TASK> Using the data beneath this instruction, retype only the lines from the one that contains "obj.data.transform(world)" down to the one that contains "LEDGE = band_high[2]", both included, exactly as they appear.

....

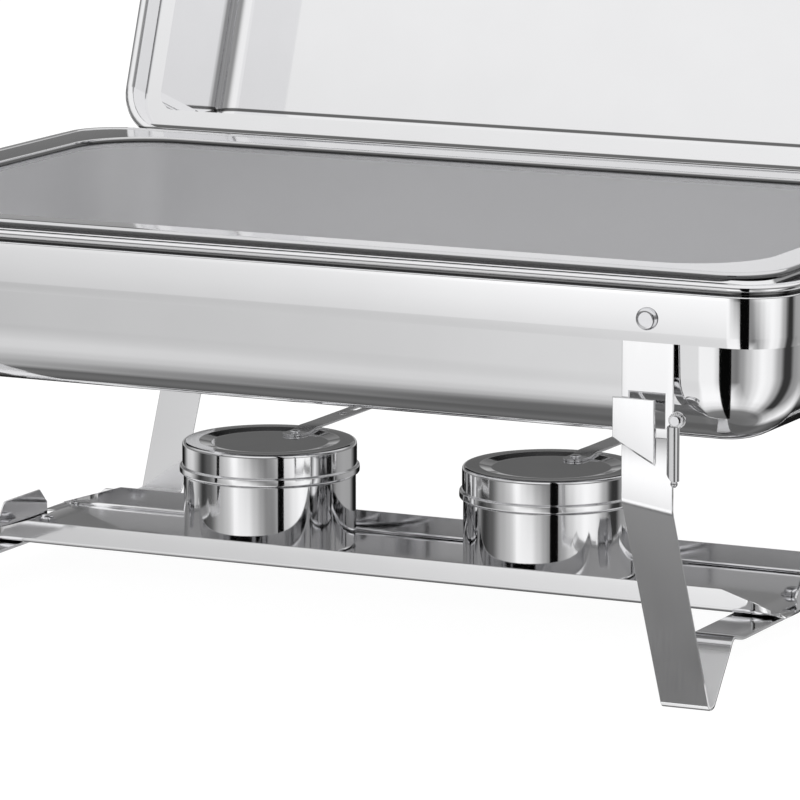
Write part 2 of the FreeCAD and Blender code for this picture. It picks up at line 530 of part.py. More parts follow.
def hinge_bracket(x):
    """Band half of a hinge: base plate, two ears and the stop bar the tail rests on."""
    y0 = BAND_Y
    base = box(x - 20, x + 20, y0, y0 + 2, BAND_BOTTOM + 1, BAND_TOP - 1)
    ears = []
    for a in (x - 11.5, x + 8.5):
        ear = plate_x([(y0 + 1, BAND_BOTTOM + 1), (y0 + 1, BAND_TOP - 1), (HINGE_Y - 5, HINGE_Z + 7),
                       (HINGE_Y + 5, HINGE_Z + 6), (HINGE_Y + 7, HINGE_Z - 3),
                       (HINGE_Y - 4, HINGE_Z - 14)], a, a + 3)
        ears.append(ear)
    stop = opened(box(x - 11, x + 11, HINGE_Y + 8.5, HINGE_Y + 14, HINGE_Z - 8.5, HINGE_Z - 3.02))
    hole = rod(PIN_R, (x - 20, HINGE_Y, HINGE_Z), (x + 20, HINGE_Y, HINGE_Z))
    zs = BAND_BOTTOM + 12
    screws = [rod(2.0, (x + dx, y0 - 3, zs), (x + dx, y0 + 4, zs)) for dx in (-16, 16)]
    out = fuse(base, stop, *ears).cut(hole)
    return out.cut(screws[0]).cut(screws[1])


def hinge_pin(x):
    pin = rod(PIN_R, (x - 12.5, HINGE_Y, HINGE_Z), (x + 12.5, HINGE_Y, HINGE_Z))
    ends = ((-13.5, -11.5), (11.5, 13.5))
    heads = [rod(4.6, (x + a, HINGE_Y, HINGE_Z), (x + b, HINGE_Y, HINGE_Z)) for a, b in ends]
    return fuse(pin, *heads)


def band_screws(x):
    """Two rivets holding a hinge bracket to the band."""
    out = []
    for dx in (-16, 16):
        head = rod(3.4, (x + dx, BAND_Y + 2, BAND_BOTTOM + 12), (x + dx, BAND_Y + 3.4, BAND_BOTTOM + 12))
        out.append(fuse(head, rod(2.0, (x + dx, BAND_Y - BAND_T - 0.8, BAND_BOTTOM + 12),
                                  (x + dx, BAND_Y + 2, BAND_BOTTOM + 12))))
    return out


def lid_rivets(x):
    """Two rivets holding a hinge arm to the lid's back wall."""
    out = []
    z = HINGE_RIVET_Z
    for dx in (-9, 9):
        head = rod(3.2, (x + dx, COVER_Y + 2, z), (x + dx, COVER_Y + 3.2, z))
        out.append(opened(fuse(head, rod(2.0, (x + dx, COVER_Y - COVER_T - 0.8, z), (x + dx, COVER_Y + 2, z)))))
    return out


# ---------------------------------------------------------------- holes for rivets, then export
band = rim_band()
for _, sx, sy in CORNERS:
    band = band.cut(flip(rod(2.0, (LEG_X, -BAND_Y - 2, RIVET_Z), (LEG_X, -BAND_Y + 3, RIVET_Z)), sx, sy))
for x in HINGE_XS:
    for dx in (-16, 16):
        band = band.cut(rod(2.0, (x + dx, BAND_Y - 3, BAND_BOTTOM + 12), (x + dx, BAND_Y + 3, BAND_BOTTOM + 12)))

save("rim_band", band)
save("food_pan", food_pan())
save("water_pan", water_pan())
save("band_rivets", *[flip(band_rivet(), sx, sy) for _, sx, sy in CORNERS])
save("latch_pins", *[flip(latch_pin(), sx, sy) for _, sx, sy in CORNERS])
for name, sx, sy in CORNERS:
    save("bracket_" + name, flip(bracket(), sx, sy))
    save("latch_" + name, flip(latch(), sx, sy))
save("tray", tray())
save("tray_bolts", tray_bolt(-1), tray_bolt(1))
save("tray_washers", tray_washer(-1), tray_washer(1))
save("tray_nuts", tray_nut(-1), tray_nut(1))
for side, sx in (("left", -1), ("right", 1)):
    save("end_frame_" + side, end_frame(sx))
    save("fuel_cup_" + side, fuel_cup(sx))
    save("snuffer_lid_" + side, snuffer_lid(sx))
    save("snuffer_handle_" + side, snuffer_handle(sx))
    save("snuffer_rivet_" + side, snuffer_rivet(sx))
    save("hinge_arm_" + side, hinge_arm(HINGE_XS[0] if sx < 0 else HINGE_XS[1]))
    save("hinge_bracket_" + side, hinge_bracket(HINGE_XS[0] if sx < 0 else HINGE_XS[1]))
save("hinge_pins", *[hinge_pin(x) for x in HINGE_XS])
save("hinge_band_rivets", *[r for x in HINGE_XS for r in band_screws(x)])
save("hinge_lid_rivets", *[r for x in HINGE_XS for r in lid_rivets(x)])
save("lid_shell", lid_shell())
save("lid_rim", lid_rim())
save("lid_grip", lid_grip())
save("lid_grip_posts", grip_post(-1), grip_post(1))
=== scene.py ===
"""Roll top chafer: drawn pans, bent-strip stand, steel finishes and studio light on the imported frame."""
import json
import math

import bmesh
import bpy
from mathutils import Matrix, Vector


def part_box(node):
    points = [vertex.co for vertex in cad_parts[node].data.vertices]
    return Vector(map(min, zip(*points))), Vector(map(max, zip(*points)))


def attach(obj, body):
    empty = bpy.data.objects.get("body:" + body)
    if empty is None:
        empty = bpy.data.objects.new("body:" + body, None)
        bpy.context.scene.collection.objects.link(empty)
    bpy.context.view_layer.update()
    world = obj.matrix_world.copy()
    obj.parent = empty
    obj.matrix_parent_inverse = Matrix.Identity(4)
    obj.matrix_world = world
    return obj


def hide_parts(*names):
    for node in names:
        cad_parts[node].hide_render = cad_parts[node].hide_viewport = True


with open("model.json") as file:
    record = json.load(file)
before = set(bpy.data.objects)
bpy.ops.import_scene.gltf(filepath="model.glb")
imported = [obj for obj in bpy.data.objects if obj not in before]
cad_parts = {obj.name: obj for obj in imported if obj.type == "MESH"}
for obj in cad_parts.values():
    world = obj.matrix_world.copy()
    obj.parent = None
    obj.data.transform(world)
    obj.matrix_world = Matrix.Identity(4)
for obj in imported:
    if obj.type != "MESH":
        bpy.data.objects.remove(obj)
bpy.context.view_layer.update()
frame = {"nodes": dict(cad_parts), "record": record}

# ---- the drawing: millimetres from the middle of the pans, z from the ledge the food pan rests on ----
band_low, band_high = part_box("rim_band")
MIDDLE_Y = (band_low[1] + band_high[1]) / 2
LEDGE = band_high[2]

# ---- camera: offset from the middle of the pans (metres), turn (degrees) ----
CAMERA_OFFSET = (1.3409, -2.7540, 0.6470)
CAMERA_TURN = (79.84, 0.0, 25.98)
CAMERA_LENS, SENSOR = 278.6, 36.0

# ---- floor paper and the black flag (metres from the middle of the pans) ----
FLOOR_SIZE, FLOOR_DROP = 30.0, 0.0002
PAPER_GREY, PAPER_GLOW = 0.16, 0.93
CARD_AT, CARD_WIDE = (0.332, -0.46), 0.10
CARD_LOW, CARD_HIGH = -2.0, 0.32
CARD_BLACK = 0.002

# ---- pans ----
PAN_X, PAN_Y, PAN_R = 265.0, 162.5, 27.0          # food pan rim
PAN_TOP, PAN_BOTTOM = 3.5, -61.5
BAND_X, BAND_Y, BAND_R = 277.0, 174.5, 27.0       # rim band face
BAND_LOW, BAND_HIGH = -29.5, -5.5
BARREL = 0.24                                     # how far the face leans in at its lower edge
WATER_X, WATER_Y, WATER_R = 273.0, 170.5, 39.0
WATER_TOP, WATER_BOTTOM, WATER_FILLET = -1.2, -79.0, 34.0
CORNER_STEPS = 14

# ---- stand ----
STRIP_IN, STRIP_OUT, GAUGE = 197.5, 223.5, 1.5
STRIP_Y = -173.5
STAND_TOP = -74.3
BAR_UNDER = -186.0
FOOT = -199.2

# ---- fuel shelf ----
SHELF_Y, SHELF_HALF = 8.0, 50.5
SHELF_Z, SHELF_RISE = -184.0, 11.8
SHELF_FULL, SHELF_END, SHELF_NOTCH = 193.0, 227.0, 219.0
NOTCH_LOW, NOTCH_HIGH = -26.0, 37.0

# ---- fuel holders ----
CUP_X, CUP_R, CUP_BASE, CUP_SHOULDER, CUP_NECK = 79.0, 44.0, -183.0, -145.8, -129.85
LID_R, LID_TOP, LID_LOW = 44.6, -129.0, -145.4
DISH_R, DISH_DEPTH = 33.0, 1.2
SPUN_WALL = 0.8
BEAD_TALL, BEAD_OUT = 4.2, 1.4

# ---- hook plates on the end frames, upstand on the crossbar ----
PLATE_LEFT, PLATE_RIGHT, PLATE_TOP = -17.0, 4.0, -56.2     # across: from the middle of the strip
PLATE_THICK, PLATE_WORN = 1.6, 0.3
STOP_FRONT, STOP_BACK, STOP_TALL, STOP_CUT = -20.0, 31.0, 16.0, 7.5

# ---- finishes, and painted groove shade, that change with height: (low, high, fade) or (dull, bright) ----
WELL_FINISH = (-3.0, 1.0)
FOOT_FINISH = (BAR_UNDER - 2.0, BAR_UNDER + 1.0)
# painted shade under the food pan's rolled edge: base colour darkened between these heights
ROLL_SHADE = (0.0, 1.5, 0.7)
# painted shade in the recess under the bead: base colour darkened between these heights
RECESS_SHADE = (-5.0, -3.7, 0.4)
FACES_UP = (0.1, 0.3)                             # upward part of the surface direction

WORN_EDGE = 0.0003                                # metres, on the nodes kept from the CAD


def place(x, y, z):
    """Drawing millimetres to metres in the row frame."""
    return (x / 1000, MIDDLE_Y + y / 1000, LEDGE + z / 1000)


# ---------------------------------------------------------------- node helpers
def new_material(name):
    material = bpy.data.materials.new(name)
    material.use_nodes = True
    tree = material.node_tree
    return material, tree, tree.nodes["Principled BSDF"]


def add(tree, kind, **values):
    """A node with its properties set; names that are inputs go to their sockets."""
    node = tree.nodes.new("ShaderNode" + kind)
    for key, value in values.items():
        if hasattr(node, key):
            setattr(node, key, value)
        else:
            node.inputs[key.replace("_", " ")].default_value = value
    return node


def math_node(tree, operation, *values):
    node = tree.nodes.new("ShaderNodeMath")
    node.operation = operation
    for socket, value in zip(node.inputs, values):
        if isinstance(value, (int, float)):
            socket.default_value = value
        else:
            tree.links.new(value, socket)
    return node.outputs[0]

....

WRITTEN REPLY>
    obj.data.transform(world)
    obj.matrix_world = Matrix.Identity(4)
for obj in imported:
    if obj.type != "MESH":
        bpy.data.objects.remove(obj)
bpy.context.view_layer.update()
frame = {"nodes": dict(cad_parts), "record": record}

# ---- the drawing: millimetres from the middle of the pans, z from the ledge the food pan rests on ----
band_low, band_high = part_box("rim_band")
MIDDLE_Y = (band_low[1] + band_high[1]) / 2
LEDGE = band_high[2]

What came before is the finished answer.